A full page picture of Christy Clark with the catchy title “The Comeback Kid” was Vancouver’s edition of 24 Hours controversial front page on Wednesday May 1. The controversy? It wasn’t an article, it was a bought and paid for campaign ad created by the Liberal Party.
The ad surfaced in the morning following a close Political debate, which, coupled with Adrian Dix’s stinging response, sparked the idea that Christy Clark was trying to “buy a win”. Dix reportedly stated upon seeing the ad, that he believed: “political parties should not be spending money on “creating illusions” around a story.”
The ad features Ipsos Reid poll results taken after the debate which depicts Clark as the leader of the debate. It does not however feature the full results of the poll which in-fact place Clark in a far less flattering light.The online results showing “of the 677 British Columbians surveyed, more people thought Dix had won the debate than Clark and a wide majority thought Dix had better ideas than Clark”.
Besides the feelings of “mistrust” and “deception” for Clark’s tactics of those interviewed by Maclean’s Magazine about the ad, it’s emergence has led to an even greater problem; the questioning of media’s role in the democratic process.
Robert Hackett, a professor in the Communications faculty of Simon Fraser University, believes that: “The front-page publication of a political ad that looks like a news story takes the long-standing tension between commercial pressures and journalistic integrity one step further”.
So how does this paid advertisement relate to Robert Hackett’s questions of Media and Democracy?
Hackett explains his rejections in two points: “The commodified commercialized media system has a class bias in favor of affluent audiences because as Dallas Smythe explained decades ago the main commodity in the commercial media system is the audience itself or at least the capacity of the audience to pay attention. Therefore, some audiences are much more valuable to advertisers than others, so the sensitivities of affluent consumers are served better than other parts of the population.”
The second point: “Elections themselves have become exercises in political marketing. In a sense what is being commodified is the image of the candidates, the parties and especially the leaders. With all the well known remarked consequences for democratic deliberation, such as: emphasis on style over substance and the turn away from substance of issues. A certain degree of cynicism is then cultivated on the part of the population as well as a kind of political ignorance if the issues are not discussed in substantive terms.”
The question of commodification of media is nothing new to the communications world, it has been a growing trend for the past few years bringing into question long-standing ideas of democracy, and journalistic integrity, and freedom of the press.

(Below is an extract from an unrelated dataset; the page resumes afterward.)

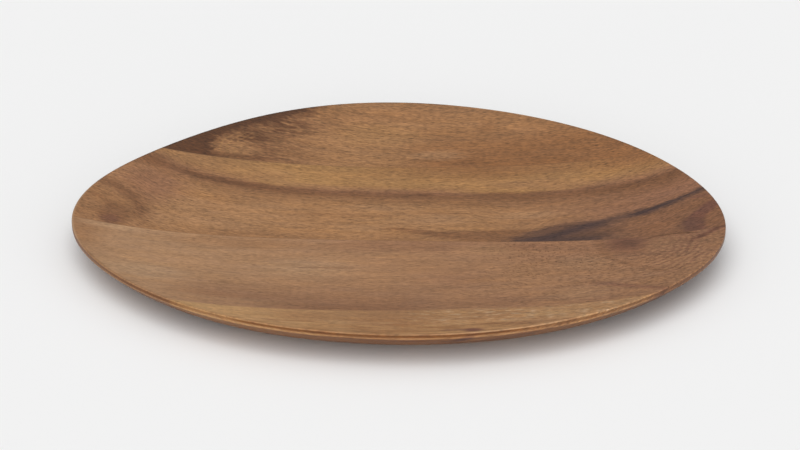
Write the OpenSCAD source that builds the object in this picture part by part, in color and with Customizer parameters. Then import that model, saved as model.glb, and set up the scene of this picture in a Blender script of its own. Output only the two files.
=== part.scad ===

Only a month ago, SFU held a debate at their Harbor Centre location between Jodi Dean and Andrew Feenberg, two notable names in the field. They called it Revolutionary Horizons, and discussed in depth the problems facing today’s communication mediums, and their effects on democracy in Canada and around the world. A sign that the public is truly interested? The event sold out, packed to the point where people were sitting on the steps of the auditorium in order to listen.